Opinião

No ano mais quente da história, o que saiu da COP?

2023 foi o ano com mais emissões e o mais quente da história. Estamos num caminho que terá consequências catastróficas para o planeta e para a vida. Parece irresponsável qualquer satisfação celebratória

Até à última hora, na Cimeira do Clima realizada no Dubai, esteve em risco haver sequer uma declaração que apontasse para o fim da era dos combustíveis fósseis. No final, acabou por ser incorporada a referência a uma transição rumo ao abandono dos combustíveis fósseis (em inglês: “transitioning away from fossil fuels in energy systems”). É uma expressão diferente da “eliminação progressiva”, embora os mais otimistas a celebrem como uma vitória diplomática. Para esses e essas, aquela frase incluída na declaração seria a assunção de que é o momento de começar a acabar com o fóssil. Seria sinal de que se superou coletivamente a fase da negação.

A expressão é certamente melhor do que o vazio que chegou a estar em cima da mesa. Mas parece irresponsável qualquer satisfação celebratória. O rumo que esta COP exibiu como consenso possível não é animador nem está à altura do momento.

A linguagem das declarações continua a ser dissimulada e são múltiplos os alçapões minuciosamente colocados nos textos para manter a porta aberta ao financiamento e à exploração de novas fontes de petróleo e gás, novas escavações e perfurações. Não se apresentam objetivos e metas vinculativas e as “circunstâncias e caminhos nacionais” são o biombo de compromissos fracos, em documentos nos quais fica patente o esforço e a influência dos países produtores de petróleo. Continua a apontar-se a neutralidade carbónica para 2050: é uma pequena eternidade face à emergência que vivemos. O fundo de perdas e danos, para apoiar os países mais afetados pelas alterações climáticas e para promover políticas de transição económica dos países mais pobres, tem uma quantia muito aquém dos 370 mil milhões de euros que seriam necessários, mesmo que tenha havido um avanço na sua operacionalização.

Os EUA mantêm a sua hostilidade ao fundo e destinam-lhe uma contribuição insignificante.

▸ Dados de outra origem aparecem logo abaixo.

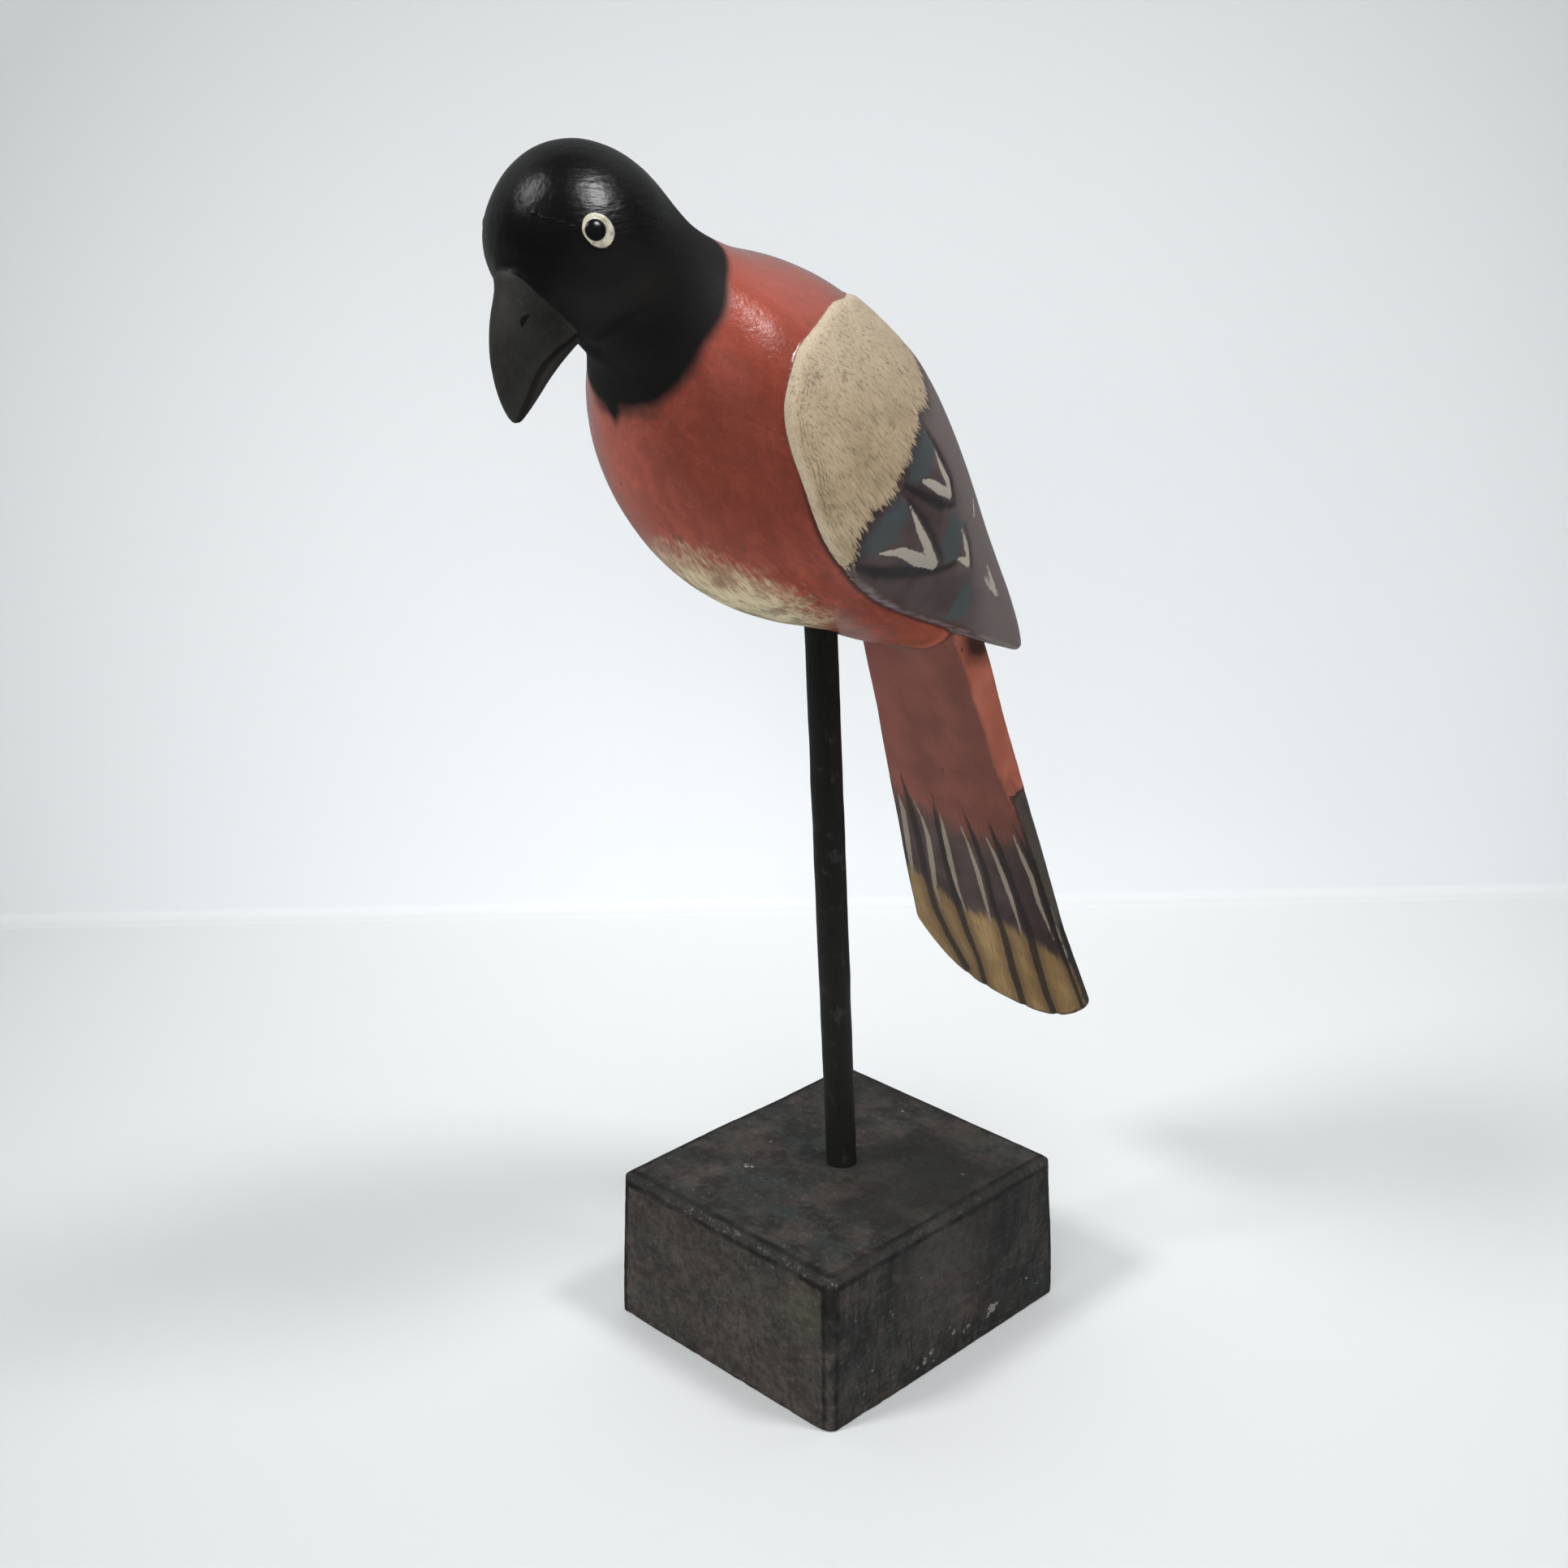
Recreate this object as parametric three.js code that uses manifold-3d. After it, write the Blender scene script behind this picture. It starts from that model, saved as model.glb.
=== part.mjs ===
// Carved wooden bird on a leaning rod and a chamfered plinth.
// Millimetres, +Z up. The origin is the middle of the plinth's underside.
// The bird looks towards -Y with its head bowed, and its left side is +X.
import * as THREE from "three";
import { mergeVertices } from "three/addons/utils/BufferGeometryUtils.js";
import Module from "manifold-3d";

const wasm = await Module();
wasm.setup();

// Driving dimensions
const fitGap = 0.3;

// The plinth's width and length are those of its top; the foot is wider by the flare on every side.
const plinth = {
  width: 75, length: 85, height: 41, footFlare: 1.2, topChamfer: 1.8, cornerChamfer: 1.8, footChamfer: 0.8,
};

const rod = { diameter: 7.8, footY: 1, leanDegrees: 3.2, plinthDepth: 15, topZ: 202 };
const rodSides = 24;
const rodHoleReach = { belowBird: 60, abovePlinth: 10 };

// The solid masses that the carver left: centre in the bird's middle plane, half sizes across,
// along and through, the pitch of the long axis from +Y towards +Z, and its fillet to the others.
const chest = { y: -27, z: 224.5, across: 35.5, along: 39, through: 28, pitch: -49.5 };
const back = { y: -8, z: 225, across: 29.5, along: 48.5, through: 26.5, pitch: -58, fillet: 14 };
const rump = { y: 13.5, z: 199, across: 18.5, along: 40, through: 11, pitch: -44, fillet: 20 };
const neck = { y: -42.5, z: 247.5, across: 24.5, along: 26.5, through: 18, pitch: -67.5, fillet: 18 };
const skull = { y: -73, z: 276.5, across: 17, along: 20.5, through: 17, pitch: -44 };
const brow = { y: -79, z: 273, across: 15.5, along: 10.5, through: 13.5, pitch: 50, fillet: 10 };
const headFillet = 20;

// The folded wings stand proud of the body. Each runs out into a flat quill blade past the rump.
const wingRelief = 2;
const quills = { x: 12, y: 15, z: 203.5, across: 11, along: 51, through: 7.5, pitch: -47, fillet: 12 };
const wingParting = 2.4;
// Leading edge and lower edge of the wing in side view, [y, z], from the shoulder to the tip.
const wingEdge = [
  [-4, 264], [-25.5, 261.8], [-41, 256], [-48.3, 243],
  [-45.7, 230], [-36, 212.3], [-15.9, 197.6], [23.2, 180.9], [43.5, 172.6],
];
const wingEdgeSteps = 32;
const wingBehind = { y: 62, z: 275 };
const wingBlock = { reach: 50, height: 200, middleY: 20, middleZ: 240 };

// The beak is a bent cone from inside the head to its blunt point.
const beak = { baseY: -83, baseZ: 265, tipY: -93.3, tipZ: 242.4, halfWidth: 6.9, halfDepth: 12.3 };
const beakTaper = { power: 0.93, bluntness: 0.59, bend: 2.4, lastRing: 0.995 };
const beakRings = 12;
const beakSides = 20;

// The tail is a board: flat in front, thick at the root, thin at its rounded end.
const tail = {
  rootY: 22.8, rootZ: 177.7, slopeDegrees: 20.7, leanDegrees: 1.2,
  rootInset: 7, length: 121, rootHalfWidth: 16, halfWidthGain: 0.1195,
  rootThickness: 9.7, endThickness: 2.2, thinAt: 86,
  roundingFrom: 93, roundingPower: 2.6, lastRing: 0.9985, endSweep: 3.6, arris: 0.7,
};
const tailStraightRings = 7;
const tailEndRings = 10;

// Round eyes, let into sockets on both sides of the head.
const eye = { x: 16.1, y: -84, z: 279.4, radius: 3.6, stand: 1.3, depth: 2.2, rimHeight: 0.5 };
const eyeSides = 28;
const eyeDomeSteps = 6;

// Spacing of the facets on the carved masses, and the box that holds them.
const bodyFacet = 4;
const wingFacet = 3.8;
const carvingBox = [[-46, -110, 150], [46, 76, 306]];

// Signed distance to one mass, negative inside.
function massField(mass) {
  const pitch = THREE.MathUtils.degToRad(mass.pitch);
  const cos = Math.cos(pitch);
  const sin = Math.sin(pitch);
  return (x, y, z) => {
    const along = cos * (y - mass.y) + sin * (z - mass.z);
    const through = -sin * (y - mass.y) + cos * (z - mass.z);
    const unit = Math.hypot(x / mass.across, along / mass.along, through / mass.through) + 1e-9;
    const slope = Math.hypot(x / mass.across ** 2, along / mass.along ** 2, through / mass.through ** 2) + 1e-9;
    return unit * (unit - 1) / slope;
  };
}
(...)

A Arábia Saudita procurou impedir qualquer compromisso sobre a eliminação da energia fóssil, querendo reduzir o problema a uma questão de “eficiência”. E até países como o Brasil, que são aliados do Sul Global e têm agora em Lula um presidente que rompeu com o negacionismo climático do fascista Bolsonaro, mostram práticas contraditórias. Por um lado, alertam para a crise climática, para a importância de proteger a Amazónia, para a necessidade da dita transição e para a responsabilidade dos países mais desenvolvidos no fundo de perdas e danos. Por outro, promovem novos furos de petróleo e gás natural, pondo em causa a preservação da natureza e entregando ao mercado 602 blocos para exploração, numa operação que tem sido apelidada de “leilão do fim do mundo”. Entre o discurso e as decisões políticas, é grande a distância.

Portugal, que tem nestas cimeiras um discurso impecável, sobretudo se comparado com as petromonarquias e os negacionistas climáticos (que têm em Milei, recém-eleito presidente da Argentina, o mais recente porta-voz), também podia fazer muito mais. A lei de bases do clima continua por regulamentar, falta muito para adaptar o território aos efeitos das alterações climáticas, continuamos a conviver com a criação de campos de golf, com a construção em zonas protegidas, com a agricultura intensiva ambiental e humanamente insustentável e com a proliferação de jatos privados e a ter centrais de energia a gás como o Pego e a Tapada do Outeiro, por exemplo.

É mais que duvidoso, por tudo isto, que com este tipo de declarações, como a da COP 28, se consiga concretizar um compromisso capaz de manter o aquecimento global abaixo de 1,5 graus. Para atingi-lo, devíamos cortar 43% das emissões no planeta, mas todos os anos as emissões aumentam.

O passado mês de novembro bateu o recorde de temperatura. 2023 foi o ano com mais emissões e o mais quente da história. Estamos num caminho que terá consequências catastróficas para o planeta e para a vida. Um movimento social fortemente crítico e a mobilização por um outro modo de produção e pela descarbonização de toda a economia são mais importantes que nunca. Nesta COP, presidida por um dirigente de uma empresa petrolífera, organizada por um país que depende do petróleo e onde estiveram mais de 2500 lobistas, havia poucas ilusões sobre a transparência dos processos e a capacidade de intervenção da sociedade civil. Mas terá de ser esta a fazer toda a pressão sobre o poder. Sem essa pressão, tudo o que teremos é a celebração de pequenos passos simbólicos.